**Data shown**
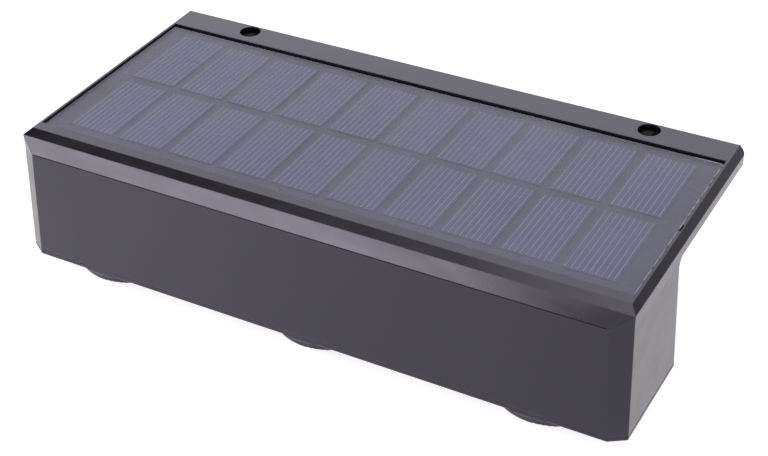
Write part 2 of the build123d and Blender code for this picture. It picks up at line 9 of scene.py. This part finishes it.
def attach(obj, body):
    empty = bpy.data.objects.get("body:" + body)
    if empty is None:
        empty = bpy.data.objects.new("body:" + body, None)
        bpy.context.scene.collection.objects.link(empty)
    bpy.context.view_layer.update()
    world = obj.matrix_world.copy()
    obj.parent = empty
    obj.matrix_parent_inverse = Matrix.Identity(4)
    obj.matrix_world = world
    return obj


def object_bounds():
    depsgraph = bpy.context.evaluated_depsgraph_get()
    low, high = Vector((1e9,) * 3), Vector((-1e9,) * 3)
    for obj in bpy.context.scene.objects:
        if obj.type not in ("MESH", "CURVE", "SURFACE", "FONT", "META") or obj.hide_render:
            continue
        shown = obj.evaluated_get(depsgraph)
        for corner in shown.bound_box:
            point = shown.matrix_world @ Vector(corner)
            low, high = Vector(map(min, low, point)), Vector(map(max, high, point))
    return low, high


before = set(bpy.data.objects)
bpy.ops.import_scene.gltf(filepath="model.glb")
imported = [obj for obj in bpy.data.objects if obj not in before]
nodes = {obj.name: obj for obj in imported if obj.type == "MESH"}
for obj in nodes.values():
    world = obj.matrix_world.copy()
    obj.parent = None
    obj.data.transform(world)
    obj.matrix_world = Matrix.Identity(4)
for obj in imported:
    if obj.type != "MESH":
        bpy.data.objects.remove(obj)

**Set task**
Go through the listing above and restate it word for word.

**Response to this exercise**
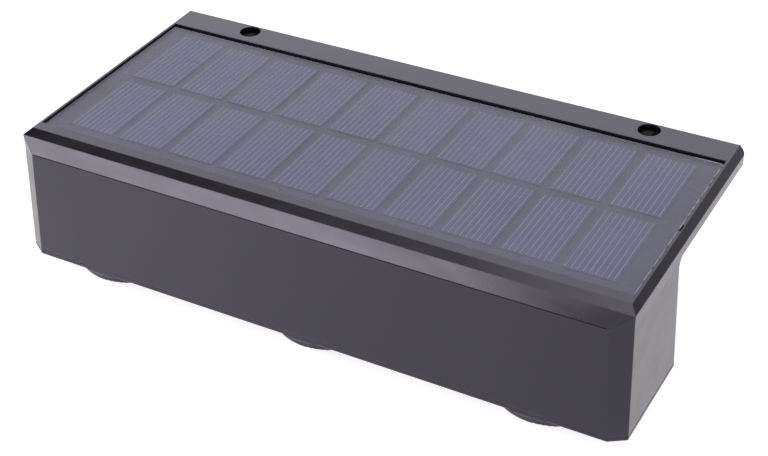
Write part 2 of the build123d and Blender code for this picture. It picks up at line 9 of scene.py. This part finishes it.
def attach(obj, body):
    empty = bpy.data.objects.get("body:" + body)
    if empty is None:
        empty = bpy.data.objects.new("body:" + body, None)
        bpy.context.scene.collection.objects.link(empty)
    bpy.context.view_layer.update()
    world = obj.matrix_world.copy()
    obj.parent = empty
    obj.matrix_parent_inverse = Matrix.Identity(4)
    obj.matrix_world = world
    return obj


def object_bounds():
    depsgraph = bpy.context.evaluated_depsgraph_get()
    low, high = Vector((1e9,) * 3), Vector((-1e9,) * 3)
    for obj in bpy.context.scene.objects:
        if obj.type not in ("MESH", "CURVE", "SURFACE", "FONT", "META") or obj.hide_render:
            continue
        shown = obj.evaluated_get(depsgraph)
        for corner in shown.bound_box:
            point = shown.matrix_world @ Vector(corner)
            low, high = Vector(map(min, low, point)), Vector(map(max, high, point))
    return low, high


before = set(bpy.data.objects)
bpy.ops.import_scene.gltf(filepath="model.glb")
imported = [obj for obj in bpy.data.objects if obj not in before]
nodes = {obj.name: obj for obj in imported if obj.type == "MESH"}
for obj in nodes.values():
    world = obj.matrix_world.copy()
    obj.parent = None
    obj.data.transform(world)
    obj.matrix_world = Matrix.Identity(4)
for obj in imported:
    if obj.type != "MESH":
        bpy.data.objects.remove(obj)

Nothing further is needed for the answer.